La nostra economia è quindi destinata al declino?
Credo che piuttosto che di declino economico si possa parlare di declino di civiltà. Parlare di crescita economica tout court è riduttivo, tanto che c'è chi allude ad una decrescita o a una crescita non solo sostenibile, ma molto più felice e umana che ci permetta di vivere meglio. I nostri aumenti di prodotto interno lordo oggi non si accompagnano ad un aumento di benessere. I nostri padri hanno conosciuto questo progresso, noi invece viviamo una involuzione. Keynes prediceva una società che nel 2030 avrebbe permesso all'essere umano di lavorare due ore alla settimana e produrre tutto quello che gli serviva materialmente per poi dedicarsi a cose più nobili. Una predizione che non solo non sembra avverarsi, ma che si fa di tutto per allontanare il più possibile.
Abbiamo delle colpe anche noi?
Il cittadino è colpevole di essersi fatto risucchiare da questa sete di consumo e da questa offerta enorme. Un consumo che non è più basato solo su dei bisogni, ma su beni ludici e effimeri. Siamo attratti da questo consumismo che non porta alla nostra felicità, ma toglie risorse a paesi dove i bisogni primari della popolazione non sono soddisfatti.
Una via percorribile per mettere un limite a questo sistema non sarebbe quello di togliere linfa all'enorme quantità di capitale in circolazione. Non si potrebbe insomma mettere dei limiti alle banche?
Non abbiamo questo genere di alternative. Togliere la linfa significa far morire la pianta. Siamo arrivati all'apice, non sarà domani che moriremo di capitalismo. Dobbiamo nel frattempo trovare delle alternative a questo sistema pernicioso che sembra giunto al capolinea.
Dopo un periodo in cui il capitale e il lavoro hanno potuto coesistere più o meno pacificamente stiamo rischiando di tornare ad un periodo di conflittualità?

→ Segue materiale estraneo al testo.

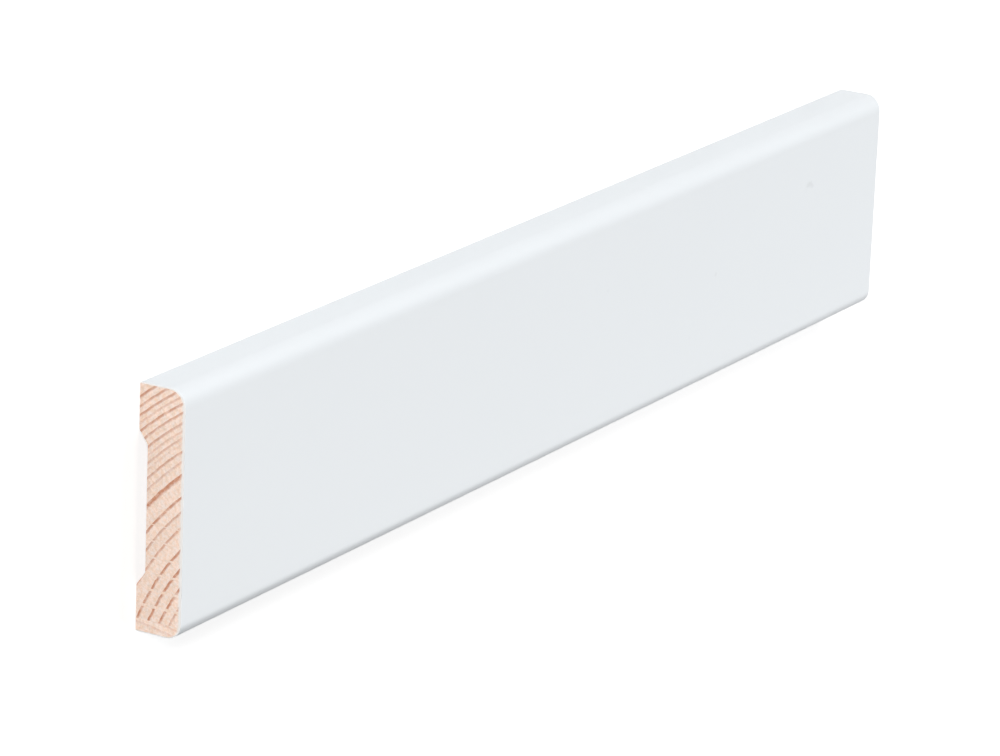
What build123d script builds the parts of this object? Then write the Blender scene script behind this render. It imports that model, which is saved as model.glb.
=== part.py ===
"""Window architrave: one length of pine moulding, lying on its back with its painted face up.

X runs along the moulding, +Y points to the edge with the large round, +Z out of the face.
The origin is on the plane of the back lands, midway along and across. Sizes are in millimetres.
"""

import math
import os

from build123d import *

# The blank that the moulding is planed from
length = 330.0
width = 58.0
thickness = 12.0

# The two arrises of the face: the larger round on the outer edge, the smaller one on the inner edge
outer_round = 4.2
inner_round = 3.8

# The two arrises of the back are only eased
back_ease = 0.3

# The shallow relief planed out of the back, between the two lands that touch the wall and the frame
land_width = 11.0
relief_depth = 2.3
relief_slope = 36.0  # degrees, from the plane of the back to the relief's sloping side
relief_nose = 0.8  # where the sloping side runs into the relief's floor
relief_shoulder = 1.2  # where the sloping side runs out onto the land

# Places that follow from the sizes above
half_width = width / 2
relief_mouth = half_width - land_width
relief_floor = relief_mouth - relief_depth / math.tan(math.radians(relief_slope))


def round_corners(profile, points, radius):
    """The profile with its corners at these points rounded to one radius."""
    corners = [profile.vertices().sort_by_distance((y, z, 0))[0] for y, z in points]
    return fillet(corners, radius=radius)


def back_relief():
    """The trapezoid that the cutter takes out of the back, widest at the back itself."""
    outline = Polyline(
        (-relief_mouth, 0),
        (-relief_floor, relief_depth),
        (relief_floor, relief_depth),
        (relief_mouth, 0),
        close=True,
    )
    return make_face(outline)


def section():
    """The moulding's cross-section, with the width along x and the thickness along y."""
    profile = Rectangle(width, thickness, align=(Align.CENTER, Align.MIN)) - back_relief()
    profile = round_corners(profile, [(half_width, thickness)], outer_round)
    profile = round_corners(profile, [(-half_width, thickness)], inner_round)
    profile = round_corners(profile, [(-half_width, 0), (half_width, 0)], back_ease)
    profile = round_corners(
        profile, [(-relief_floor, relief_depth), (relief_floor, relief_depth)], relief_nose
    )
    return round_corners(profile, [(-relief_mouth, 0), (relief_mouth, 0)], relief_shoulder)


def architrave():
    """The section run out to both square-cut ends."""
    return extrude(Plane.YZ * section(), amount=length / 2, both=True)


os.makedirs("parts", exist_ok=True)
export_step(architrave(), "parts/architrave.step")
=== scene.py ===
"""Window architrave: the looks of a painted pine moulding, built round its CAD model.

The moulding lies on its back along X, with its painted face up and the edge with the large round
towards +Y. Two pieces stand for the CAD solid: the bare timber, whose back and cut ends show, and
the coat of white paint that is wrapped round its face and edges. Sizes are in metres.
"""

import math

import bpy
import numpy as np
from bpy.props import FloatProperty, FloatVectorProperty, PointerProperty
from mathutils import Matrix, Vector


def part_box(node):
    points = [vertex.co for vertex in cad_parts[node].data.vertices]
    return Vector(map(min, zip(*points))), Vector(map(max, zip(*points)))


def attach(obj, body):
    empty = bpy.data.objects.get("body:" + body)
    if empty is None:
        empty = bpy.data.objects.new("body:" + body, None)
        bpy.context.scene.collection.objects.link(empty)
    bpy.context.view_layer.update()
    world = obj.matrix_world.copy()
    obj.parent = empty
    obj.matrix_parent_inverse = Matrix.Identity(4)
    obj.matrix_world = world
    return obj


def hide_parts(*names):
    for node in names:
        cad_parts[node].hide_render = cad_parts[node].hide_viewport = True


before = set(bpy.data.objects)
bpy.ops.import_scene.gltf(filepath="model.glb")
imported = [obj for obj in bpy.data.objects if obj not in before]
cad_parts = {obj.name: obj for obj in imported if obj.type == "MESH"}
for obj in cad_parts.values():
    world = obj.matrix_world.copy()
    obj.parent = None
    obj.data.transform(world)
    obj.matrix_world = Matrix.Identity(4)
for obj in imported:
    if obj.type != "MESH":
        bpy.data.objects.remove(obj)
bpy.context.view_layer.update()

bl_info = {
    "name": "Window architrave",
    "version": (1, 0, 0),
    "blender": (4, 5, 0),
    "location": "3D View > Sidebar > Architrave",
    "description": "Builds a painted pine window architrave round its CAD model",
    "category": "Add Mesh",
}

MM = 0.001
BODY = "root"
CAD_NODE = "architrave"
CAD_LOW, CAD_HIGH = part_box(CAD_NODE)

# Distance in millimetres from the pith to the dark band of each ring, and how dark that band is.
RING_RADII = (
    56.6, 59.3, 61.7, 64.4, 67.2, 70.7, 73.3, 75.8, 79.8, 82.1, 84.0,
    85.4, 86.5, 87.8, 89.3, 91.3, 93.1, 94.5, 95.9, 97.5, 99.3, 101.2,
)
RING_DARKNESS = (
    0.45, 0.62, 0.97, 1.0, 0.9, 0.68, 0.6, 0.88, 2.6, 0.42, 0.7,
    0.18, 0.5, 0.34, 0.65, 0.65, 0.77, 0.38, 0.72, 0.68, 0.83, 0.6,
)

# In millimetres: the first ring's width, how far past its radius a dark band ends, the width of
# the faintest band, how much full darkness widens it, and how far all bands wobble in and out.
FIRST_RING = 2.7
BAND_END = 0.2
BAND_WIDTH = 0.56
BAND_GROWTH = 0.28
BAND_WOBBLE = 0.4

# Radius in millimetres at which an angle round the pith is turned into a length.
STEM_RADIUS = 80.0

# Seed of the rings' tones, and the range in which most of a noise's values lie.
TONE_SEED = 7
NOISE_RANGE = (0.36, 0.64)

# Place from the nick, half length and half width, all in millimetres, and darkness of each smudge.
NICK_SMUDGES = (
    ((-1.8, -0.8), (1.1, 1.1), 0.014),
    ((1.6, -0.8), (0.9, 0.6), 0.06),
)

# The same for the other small marks, with their places from the middle of the face.
FACE_MARKS = (
    ((76.8, -0.3), (0.6, 0.6), 0.05),
    ((21.0, 8.4), (0.6, 0.4), 0.035),
    ((64.4, -14.2), (0.6, 0.6), 0.015),
)

# How far in from the two ends the look of a cut reaches, and how soft the edge of a finger is.
CUT_DEPTH = 0.12 * MM
FINGER_BLUR = 0.05 * MM

# Gap between the floor and the lands of the back, which keeps the two faces apart.
FLOOR_GAP = 0.05 * MM

# How strongly the paint and the wood shine, and how high their finest relief is.
SHINE = 0.3
PAINT_RELIEF = 0.012 * MM
WOOD_RELIEF = 0.02 * MM

# Angle between two faces past which the edge between them is drawn sharp, and the distance
# within which two steps of a mesh count as one.
SHARP_ANGLE = math.radians(30)
SAME_STEP = 1e-6

# Points of each mesh on the small and on the large round, through the timber, and on each eased
# arris and each side of the coat.
TIMBER_ROUNDS = (18, 26)
TIMBER_THROUGH = 36
COAT_ROUNDS = (25, 37)
COAT_EASE = 7
COAT_SIDE = 7

# Each lamp's name, direction from the moulding, distance, width and level.
LAMPS = (
    ("near_lamp", (-0.81, 0.45, 0.37), 3.0, 1.1, 0.645),
    ("far_lamp", (0.38, 0.72, 0.58), 3.0, 1.1, 0.505),
    ("overhead_lamp", (0.63, -0.40, 0.66), 1.6, 0.6, 0.41),
    ("end_lamp", (-0.96, 0.20, 0.20), 3.0, 1.1, 0.11),
)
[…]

Il pericolo esiste, certamente. La globalizzazione ha messo in contatto delle culture e delle economie. Siamo diventati dei vasi comunicanti. La diversità fra diversi gradi di sviluppo non è mai pacifica. Rischiamo un ritorno al medioevo sociale in cui una piccolissima minoranza poteva vivere agiatamente solo perché la stragrande maggioranza era al suo servizio. Questa crisi rischia di acuire le differenze.